The next generation of quantum sensing technology is designed to be smaller, lighter, and more cost-effective than its predecessor, and offers incredibly high measurement resolution compared to traditional sensing technologies. Early use cases include quality control measurements on high-quality products by identifying tiny defects, rigorous measurements on precision products, and non-destructive testing by measuring what’s hidden under the surface.

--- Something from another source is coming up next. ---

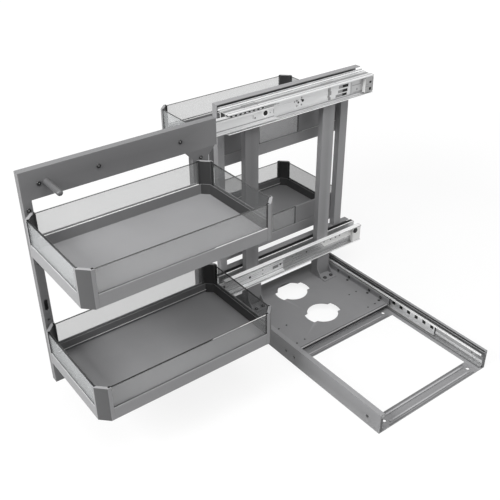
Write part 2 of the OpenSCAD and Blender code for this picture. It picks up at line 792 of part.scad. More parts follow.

Current barriers to the adoption of next-generation quantum sensing technologies include development costs and time, which could delay adoption across the industry. Other challenges include integration of new sensors with existing data frameworks and standardization within the industry – issues that mirror many of the challenges of adopting and assimilating emerging technologies. Industries that are less price-sensitive and will benefit the most will take the lead. Once the defense, biotech, and automotive industries have demonstrated applications and business cases for these sensitive technologies, additional use cases will emerge as the technology evolves and scales. Methods and techniques for measuring at higher resolutions will become even more important as the manufacturing industry adopts new technologies to improve accuracy and flexibility without sacrificing quality or productivity.
It is important to focus on the benefits that can be realized by combining other leading technologies with quantum sensing, such as wireless networks. Manufacturing-related industries, such as construction and mining, will also benefit. If technology can develop these sensors to be small and cheap enough, they could potentially make their way into your smartphone as well.
Post time: Jan-30-2024